Anachronistically, I checked out the Middle Ages section afterwards. There was an odd clock with a mechanism that pulled a stone upwards every minute or so. Gears clicked with the seconds, but I couldn't figure out the hours. There were lots of creepy Jesuses and icons all over the place, so I didn't spend too much time in the Church rooms (read: most of the exhibit), but I did learn a fun new tidbit: Did you know that some people believe in the Virgin Mary's mother, Anna? Apparently, Anna married 3 times and had 3 different daughters, all named Mary. Each Mary had children, so Jesus had a few cousins running around. There were reliefs of Anna and her family on the walls of several churches at the time, a few of which are now in the museum.

I really need to learn more about Christianity. I think I am pretty knowledgable about the basic tenets and stories, but reading more about it would absolutely enhance my understanding of world history, art and literature. Any book suggestions? (Besides the Bible. I don't think I'm ever going to find the motivation to hunker down with the King James for a relaxing evening of reading)

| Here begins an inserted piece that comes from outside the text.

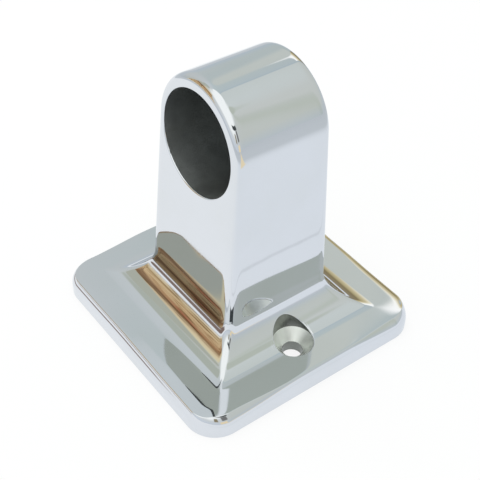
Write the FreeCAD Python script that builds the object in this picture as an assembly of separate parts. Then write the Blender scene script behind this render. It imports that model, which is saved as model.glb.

After the museum, I wandered around the area by the canals between Kongens Nytorv and Christianshavn. I got a hot dog from one of the pølser carts. (Copenhageners take their hot dogs very seriously: if you order one 'with everything,' you will receive ketchup, spicy mustard, remoulade, chopped onions, fried onions, pickles and - sometimes - honey mustard dressing. Its ridiculous, messy and makes your breath reek , but very tasty) Copenhagen really is a beautiful city, different than any other place I've been. It has more charm. I think that's it. It's very charming and quaint, with the lovely, colorful buildings and canals. The cobblestones don't even bother my feet anymore! How strange it will be to come back to the rowhouses of Boston...

Tomorrow, I'm taking myself out on the town all day. I plan to visit many of the free art museums and do some shopping. In the evening, we are having supper at Norrebro Bryghus and then drinks at Bar Celona. It should be a classy and cosmopolitan affair with lots of hygge. A perfectly Euro 21st. Dejligt.